# This document appears to be written in X but the “html” start tag has “lang=Y”.

> Canonical HTML version: https://rocketvalidator.com/html-validation/this-document-appears-to-be-written-in-x-but-the-html-start-tag-has-langeqy
> Attribution: Rocket Validator (https://rocketvalidator.com)
> License: CC BY 4.0 (https://creativecommons.org/licenses/by/4.0/)

The `lang` attribute on the `<html>` element tells browsers, search engines, and assistive technologies what language the page content is written in. The validator uses heuristic analysis of the actual text on the page to detect the likely language, and when there's a mismatch, it flags the discrepancy.

## Why This Matters

An incorrect `lang` attribute causes real problems for users and systems that rely on it:

- **Screen readers** use the `lang` attribute to select the correct pronunciation engine. A French document marked as English will be read aloud with English pronunciation rules, making it incomprehensible.
- **Search engines** use the language declaration for indexing and serving results to users searching in a specific language.
- **Browser features** like automatic translation prompts and spell-checking rely on the declared language.
- **Hyphenation and typographic rules** in CSS also depend on the correct language being declared.

## Common Causes

1. **Copy-pasting a boilerplate** — Starting from an English template but writing content in another language without updating `lang`.
2. **Multilingual sites** — Using the same base template for all language versions without dynamically setting the `lang` value.
3. **Incorrect language subtag** — Using the wrong BCP 47 language tag (e.g., `lang="en"` instead of `lang="de"` for German content).

## When You Can Safely Ignore This Warning

This is a **warning**, not an error.

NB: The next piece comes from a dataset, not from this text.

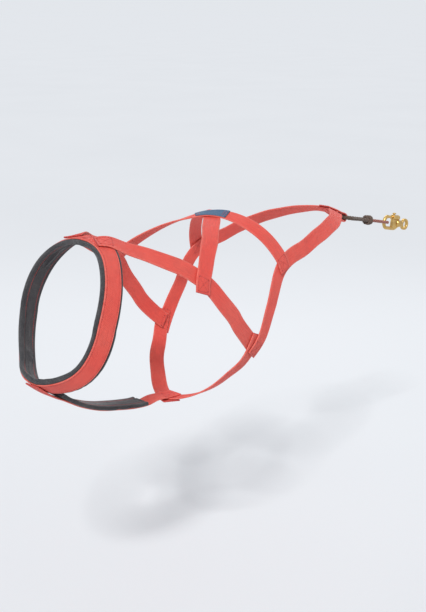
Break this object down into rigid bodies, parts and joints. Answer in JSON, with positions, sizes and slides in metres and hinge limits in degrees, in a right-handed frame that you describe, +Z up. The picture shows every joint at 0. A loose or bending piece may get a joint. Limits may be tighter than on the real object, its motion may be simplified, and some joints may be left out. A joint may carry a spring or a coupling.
{
  "type": "sled dog harness",
  "caption": "X-back pulling harness of padded webbing straps, shaped as worn, with a rope tug loop and a swivel bolt snap hooked into it.",
  "frame": {"origin": "on the wearer's back, under the crossing of the two back straps", "axes": "+X to the wearer's head, +Y to the wearer's left, +Z up"},
  "size_m": [0.9073, 0.2114, 0.283],
  "materials": {
    "webbing": "woven nylon, slightly sheeny",
    "lining": "soft napped lining",
    "keeper_webbing": "thin woven nylon",
    "tab_webbing": "woven nylon",
    "dark_rope": "braided rope, matte",
    "red_rope": "braided cord, matte",
    "snap_brass": "satin, worn"
  },
  "bodies": {
    "harness": {"neck_web_left": "webbing", "neck_web_right": "webbing", "breast_web": "webbing", "girth_web_left": "webbing", "girth_web_right": "webbing", "shoulder_web_left": "webbing", "shoulder_web_right": "webbing", "cross_web_left": "webbing", "cross_web_right": "webbing", "side_web_left": "webbing", "side_web_right": "webbing", "neck_pad_left": "lining", "neck_pad_right": "lining", "breast_pad": "lining", "cross_keeper": "keeper_webbing", "tail_tab": "tab_webbing"},
    "tug": {"tug_loop": "dark_rope", "tug_knot": "dark_rope", "tug_bight": "red_rope"},
    "snap": {"snap_body": "snap_brass"},
    "bolt": {"snap_bolt": "snap_brass"},
    "swivel": {"snap_swivel": "snap_brass"}
  },
  "joints": [
    {"name": "tug_swing", "type": "hinge", "parent": "harness", "child": "tug", "pos_m": [-0.33613, 0, -0.04948], "axis": [0, 1, 0], "range_deg": [-80, 55]},
    {"name": "snap_swing", "type": "hinge", "parent": "tug", "child": "snap", "pos_m": [-0.48285, 0, -0.08067], "axis": [0, 1, 0], "range_deg": [-60, 60]},
    {"name": "bolt_slide", "type": "slide", "parent": "snap", "child": "bolt", "axis": [-0.9781, 0, -0.2079], "range_m": [0, 0.009], "stiffness_N_per_m": 300, "springref_m": -0.004},
    {"name": "swivel_turn", "type": "hinge", "parent": "snap", "child": "swivel", "pos_m": [-0.53308, 0, -0.09134], "axis": [-0.9781, 0, -0.2079], "continuous": true}
  ]
}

The validator's language detection is heuristic and not always accurate. You may safely ignore it if:

- Your page contains very little text, making detection unreliable.
- The page has significant amounts of content in multiple languages, but the `lang` attribute correctly reflects the *primary* language.
- The detected language is simply wrong (e.g., short text snippets can confuse the detector).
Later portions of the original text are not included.